In reducing large series of astronomical observations, it is not uncommon to meet with numbers differing from others by a whole degree or half a degree, or some considerable integral quantity. These are errors which could hardly arise in the act of observation or in instrumental irregularity; but they might readily be accounted for by misreading of figures or mistaking of division marks. It would be absurd to trust to chance that such mistakes would balance each other in the long run, and it is therefore better to correct arbitrarily the supposed mistake, or better still, if new observations can be made, to strike out the divergent numbers altogether. When results come sometimes too great or too small in a regular manner, we should suspect that some part of the instrument slips through a definite space, or that a definite cause of error enters at times, and not at others. We should then make it a point of prime importance to discover the exact nature and amount of such an error, and either prevent its occurrence for the future or else introduce a corresponding correction. In many researches the whole difficulty will consist in this detection and avoidance of sources of error. Professor Roscoe found that the presence of phosphorus caused serious and almost unavoidable errors in the determination of the atomic weight of vanadium.‍[295] Herschel, in reducing his observations of double stars at the Cape of Good Hope, was perplexed by an unaccountable difference of the angles of position as measured by the seven-feet equatorial and the twenty-feet reflector telescopes, and after a careful investigation was obliged to be contented with introducing a correction experimentally determined.‍[296]

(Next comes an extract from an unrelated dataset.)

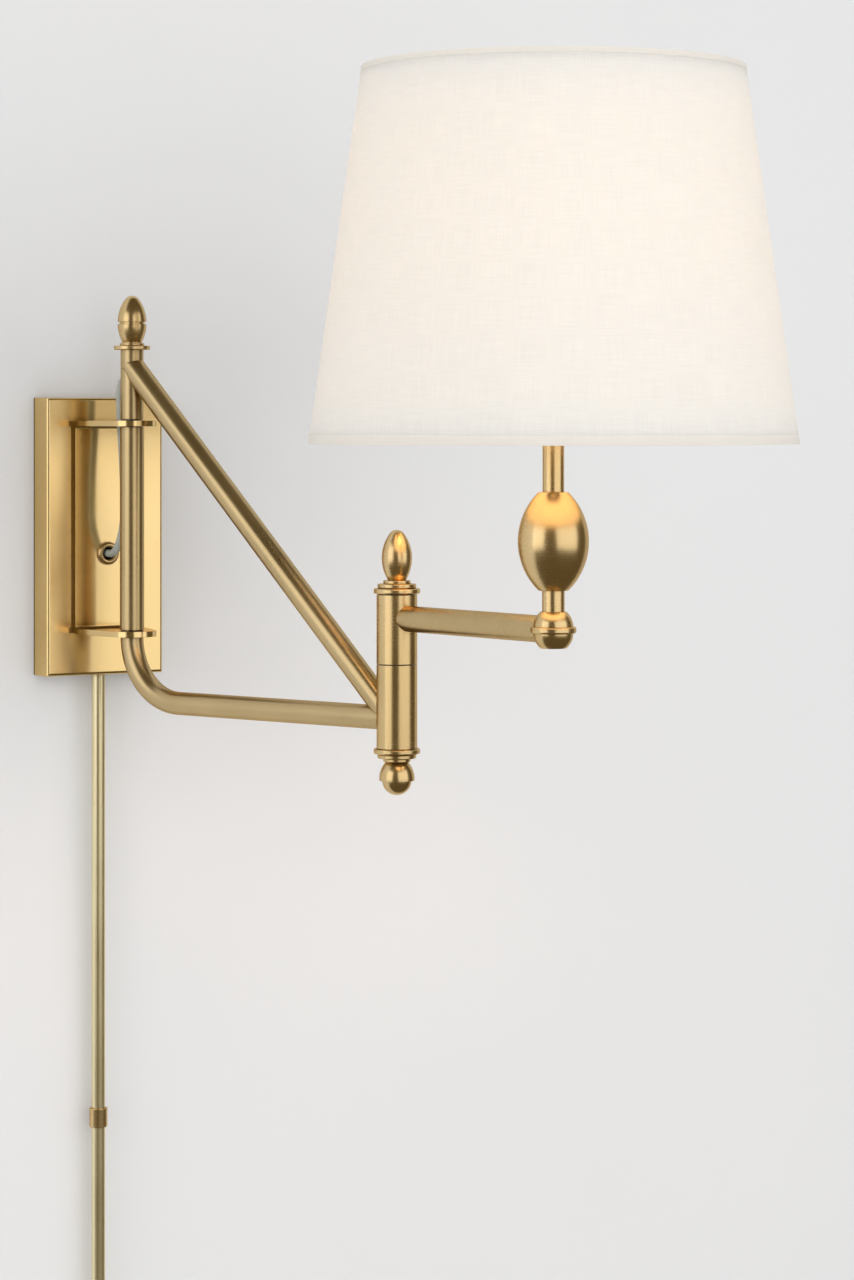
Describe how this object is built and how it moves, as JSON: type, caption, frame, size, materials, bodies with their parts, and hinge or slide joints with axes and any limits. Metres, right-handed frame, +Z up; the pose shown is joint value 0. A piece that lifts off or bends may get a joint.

When observations are sufficiently numerous it seems desirable to project the apparent errors into a curve, and then to observe whether this curve exhibits the symmetrical and characteristic form of the curve of error. If so, it may be inferred that the errors arise from many minute independent sources, and probably compensate each other in the mean result. Any considerable irregularity will indicate the existence of one-sided or large causes of error, which should be made the subject of investigation.